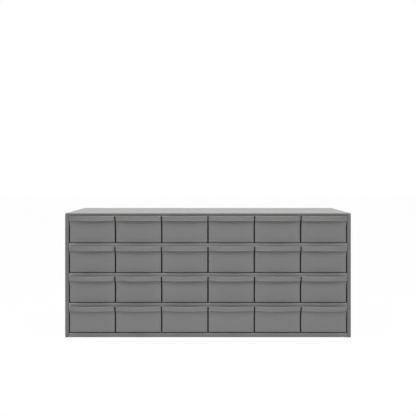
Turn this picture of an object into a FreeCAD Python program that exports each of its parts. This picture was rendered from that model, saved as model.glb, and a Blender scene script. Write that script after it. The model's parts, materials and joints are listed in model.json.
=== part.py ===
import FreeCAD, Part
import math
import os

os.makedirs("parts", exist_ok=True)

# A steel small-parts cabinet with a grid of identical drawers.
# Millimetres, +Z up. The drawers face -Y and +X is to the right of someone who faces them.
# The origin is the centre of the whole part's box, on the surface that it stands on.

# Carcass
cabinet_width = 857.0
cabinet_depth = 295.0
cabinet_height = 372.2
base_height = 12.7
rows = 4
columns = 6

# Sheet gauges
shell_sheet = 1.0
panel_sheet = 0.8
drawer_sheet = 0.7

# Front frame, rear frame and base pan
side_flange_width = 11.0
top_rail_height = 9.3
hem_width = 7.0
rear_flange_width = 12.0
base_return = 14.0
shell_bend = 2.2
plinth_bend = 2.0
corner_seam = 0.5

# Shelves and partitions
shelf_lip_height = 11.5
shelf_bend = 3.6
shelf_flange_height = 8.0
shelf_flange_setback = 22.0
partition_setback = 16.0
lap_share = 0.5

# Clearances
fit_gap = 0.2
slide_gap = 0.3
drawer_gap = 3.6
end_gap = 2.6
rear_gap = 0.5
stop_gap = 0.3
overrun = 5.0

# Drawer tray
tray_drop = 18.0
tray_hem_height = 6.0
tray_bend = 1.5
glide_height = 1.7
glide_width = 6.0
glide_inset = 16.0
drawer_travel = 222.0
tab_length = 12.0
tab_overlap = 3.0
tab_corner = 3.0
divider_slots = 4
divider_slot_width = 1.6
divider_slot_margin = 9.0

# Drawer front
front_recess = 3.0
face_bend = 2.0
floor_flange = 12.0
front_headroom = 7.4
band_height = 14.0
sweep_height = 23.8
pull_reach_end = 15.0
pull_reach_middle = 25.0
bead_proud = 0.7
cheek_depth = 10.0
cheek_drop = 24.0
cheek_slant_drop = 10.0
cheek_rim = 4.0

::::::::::

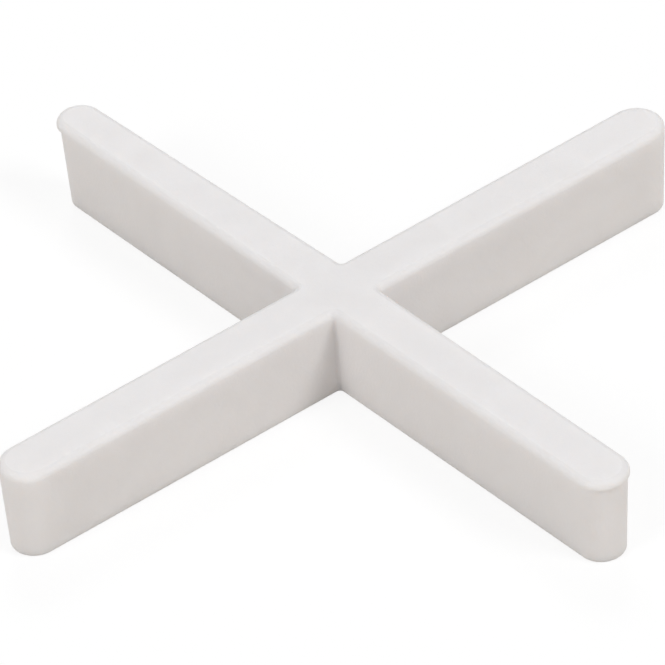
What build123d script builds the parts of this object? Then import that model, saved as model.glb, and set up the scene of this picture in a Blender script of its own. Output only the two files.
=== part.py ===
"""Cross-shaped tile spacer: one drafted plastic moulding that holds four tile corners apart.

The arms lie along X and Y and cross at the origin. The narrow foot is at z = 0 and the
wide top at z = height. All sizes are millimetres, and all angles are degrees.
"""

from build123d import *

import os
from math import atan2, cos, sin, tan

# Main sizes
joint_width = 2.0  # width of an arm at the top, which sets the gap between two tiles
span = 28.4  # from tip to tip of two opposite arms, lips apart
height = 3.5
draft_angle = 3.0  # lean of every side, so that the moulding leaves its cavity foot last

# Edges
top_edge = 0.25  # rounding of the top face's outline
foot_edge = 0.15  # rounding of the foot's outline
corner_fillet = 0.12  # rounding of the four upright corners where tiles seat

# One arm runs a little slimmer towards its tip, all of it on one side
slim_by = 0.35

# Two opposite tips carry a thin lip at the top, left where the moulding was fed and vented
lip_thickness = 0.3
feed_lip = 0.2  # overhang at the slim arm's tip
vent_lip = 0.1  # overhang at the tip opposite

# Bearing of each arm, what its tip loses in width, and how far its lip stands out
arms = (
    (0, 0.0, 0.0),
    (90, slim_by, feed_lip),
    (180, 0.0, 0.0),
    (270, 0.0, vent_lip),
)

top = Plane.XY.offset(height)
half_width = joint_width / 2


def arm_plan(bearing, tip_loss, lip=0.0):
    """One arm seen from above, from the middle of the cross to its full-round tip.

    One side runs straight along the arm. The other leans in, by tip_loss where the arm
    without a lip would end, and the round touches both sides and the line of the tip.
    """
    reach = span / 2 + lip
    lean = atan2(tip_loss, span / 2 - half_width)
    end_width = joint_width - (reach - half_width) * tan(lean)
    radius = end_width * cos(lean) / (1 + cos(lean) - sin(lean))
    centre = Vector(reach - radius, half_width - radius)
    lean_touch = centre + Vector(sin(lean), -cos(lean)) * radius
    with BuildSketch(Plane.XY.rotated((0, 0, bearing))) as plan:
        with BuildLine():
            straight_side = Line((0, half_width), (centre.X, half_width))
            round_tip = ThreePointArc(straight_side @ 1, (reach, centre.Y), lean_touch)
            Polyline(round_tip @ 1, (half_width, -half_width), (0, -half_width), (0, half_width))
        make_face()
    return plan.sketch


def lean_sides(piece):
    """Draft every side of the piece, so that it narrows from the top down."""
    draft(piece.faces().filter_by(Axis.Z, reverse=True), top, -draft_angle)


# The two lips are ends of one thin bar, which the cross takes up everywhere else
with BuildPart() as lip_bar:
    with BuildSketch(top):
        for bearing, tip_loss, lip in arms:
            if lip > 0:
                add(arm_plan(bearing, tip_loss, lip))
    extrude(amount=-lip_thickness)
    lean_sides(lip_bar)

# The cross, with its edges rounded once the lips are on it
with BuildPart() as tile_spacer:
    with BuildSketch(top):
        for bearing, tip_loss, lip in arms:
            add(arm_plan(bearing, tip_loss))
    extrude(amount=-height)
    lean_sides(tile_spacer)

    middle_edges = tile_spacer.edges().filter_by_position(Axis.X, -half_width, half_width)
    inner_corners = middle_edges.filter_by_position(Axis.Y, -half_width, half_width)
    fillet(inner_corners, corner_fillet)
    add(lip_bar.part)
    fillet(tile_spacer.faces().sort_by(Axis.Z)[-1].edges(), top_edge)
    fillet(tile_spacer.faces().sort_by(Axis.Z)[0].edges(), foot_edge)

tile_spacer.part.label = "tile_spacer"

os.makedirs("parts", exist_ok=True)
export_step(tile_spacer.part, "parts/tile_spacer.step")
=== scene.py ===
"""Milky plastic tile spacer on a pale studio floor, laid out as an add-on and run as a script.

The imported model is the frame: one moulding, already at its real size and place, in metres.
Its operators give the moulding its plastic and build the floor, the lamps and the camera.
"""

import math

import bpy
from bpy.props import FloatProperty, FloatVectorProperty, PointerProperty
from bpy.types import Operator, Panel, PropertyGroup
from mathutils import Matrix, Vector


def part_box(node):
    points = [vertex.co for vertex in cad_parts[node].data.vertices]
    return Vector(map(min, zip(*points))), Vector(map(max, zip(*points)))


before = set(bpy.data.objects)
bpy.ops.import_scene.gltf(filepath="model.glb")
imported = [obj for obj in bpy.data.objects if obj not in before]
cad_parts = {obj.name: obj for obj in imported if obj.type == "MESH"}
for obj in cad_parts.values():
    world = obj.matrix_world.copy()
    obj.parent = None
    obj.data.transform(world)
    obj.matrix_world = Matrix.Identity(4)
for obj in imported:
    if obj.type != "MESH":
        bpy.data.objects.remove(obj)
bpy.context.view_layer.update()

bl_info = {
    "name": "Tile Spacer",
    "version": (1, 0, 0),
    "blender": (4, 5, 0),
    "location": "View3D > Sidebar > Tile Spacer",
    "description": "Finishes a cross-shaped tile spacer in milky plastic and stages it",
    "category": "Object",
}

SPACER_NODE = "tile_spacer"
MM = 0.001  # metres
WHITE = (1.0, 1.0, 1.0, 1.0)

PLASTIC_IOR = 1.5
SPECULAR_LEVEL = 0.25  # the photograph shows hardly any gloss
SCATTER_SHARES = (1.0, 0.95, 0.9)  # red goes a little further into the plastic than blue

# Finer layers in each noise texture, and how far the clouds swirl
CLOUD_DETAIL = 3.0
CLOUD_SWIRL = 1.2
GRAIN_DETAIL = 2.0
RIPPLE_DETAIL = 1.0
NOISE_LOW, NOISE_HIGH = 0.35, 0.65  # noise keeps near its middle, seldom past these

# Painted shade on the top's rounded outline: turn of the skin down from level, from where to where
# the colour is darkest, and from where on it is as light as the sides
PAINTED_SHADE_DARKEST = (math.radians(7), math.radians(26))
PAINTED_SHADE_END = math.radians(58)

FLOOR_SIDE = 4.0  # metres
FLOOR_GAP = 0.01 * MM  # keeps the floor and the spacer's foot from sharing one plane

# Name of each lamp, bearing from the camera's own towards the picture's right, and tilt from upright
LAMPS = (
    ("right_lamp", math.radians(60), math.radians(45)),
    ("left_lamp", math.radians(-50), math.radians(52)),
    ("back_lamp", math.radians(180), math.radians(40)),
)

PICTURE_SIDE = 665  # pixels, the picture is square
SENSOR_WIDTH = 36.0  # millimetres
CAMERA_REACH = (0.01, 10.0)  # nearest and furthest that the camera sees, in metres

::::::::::

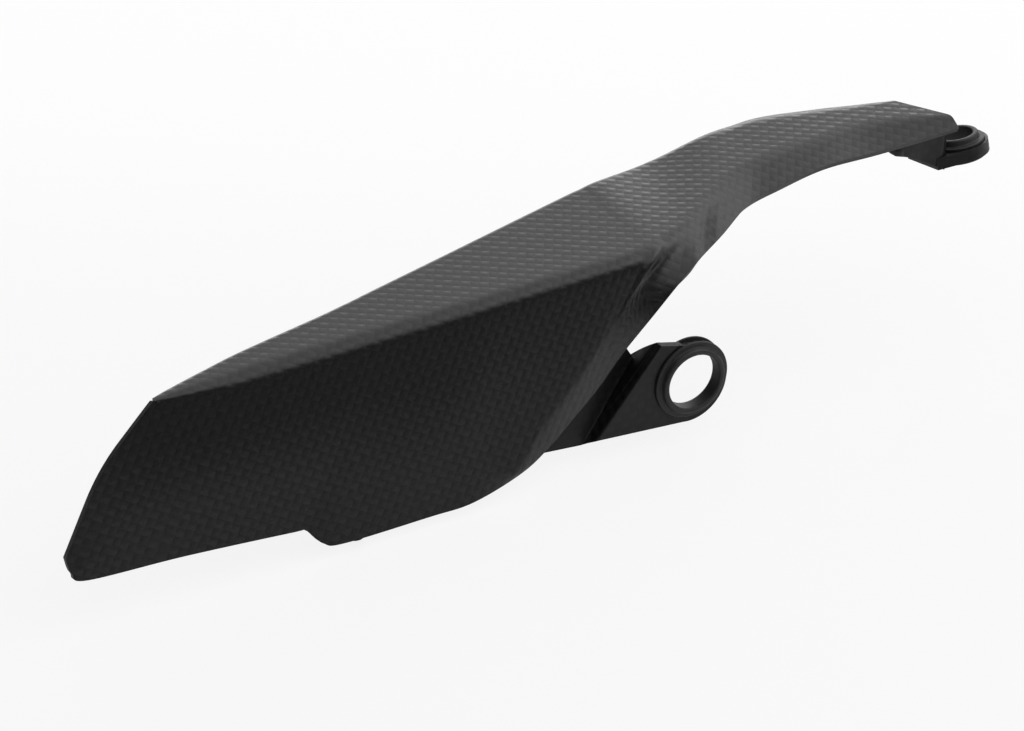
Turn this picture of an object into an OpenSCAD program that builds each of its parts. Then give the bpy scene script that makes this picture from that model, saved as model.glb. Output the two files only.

::::::::::

WHAT TO PRODUCE:
Emit only the lines from the one containing "Turn this picture of an object into a FreeCAD" through the one containing "overrun = 5.0", copied exactly.

COMPLETE ANSWER:
Turn this picture of an object into a FreeCAD Python program that exports each of its parts. This picture was rendered from that model, saved as model.glb, and a Blender scene script. Write that script after it. The model's parts, materials and joints are listed in model.json.
=== part.py ===
import FreeCAD, Part
import math
import os

os.makedirs("parts", exist_ok=True)

# A steel small-parts cabinet with a grid of identical drawers.
# Millimetres, +Z up. The drawers face -Y and +X is to the right of someone who faces them.
# The origin is the centre of the whole part's box, on the surface that it stands on.

# Carcass
cabinet_width = 857.0
cabinet_depth = 295.0
cabinet_height = 372.2
base_height = 12.7
rows = 4
columns = 6

# Sheet gauges
shell_sheet = 1.0
panel_sheet = 0.8
drawer_sheet = 0.7

# Front frame, rear frame and base pan
side_flange_width = 11.0
top_rail_height = 9.3
hem_width = 7.0
rear_flange_width = 12.0
base_return = 14.0
shell_bend = 2.2
plinth_bend = 2.0
corner_seam = 0.5

# Shelves and partitions
shelf_lip_height = 11.5
shelf_bend = 3.6
shelf_flange_height = 8.0
shelf_flange_setback = 22.0
partition_setback = 16.0
lap_share = 0.5

# Clearances
fit_gap = 0.2
slide_gap = 0.3
drawer_gap = 3.6
end_gap = 2.6
rear_gap = 0.5
stop_gap = 0.3
overrun = 5.0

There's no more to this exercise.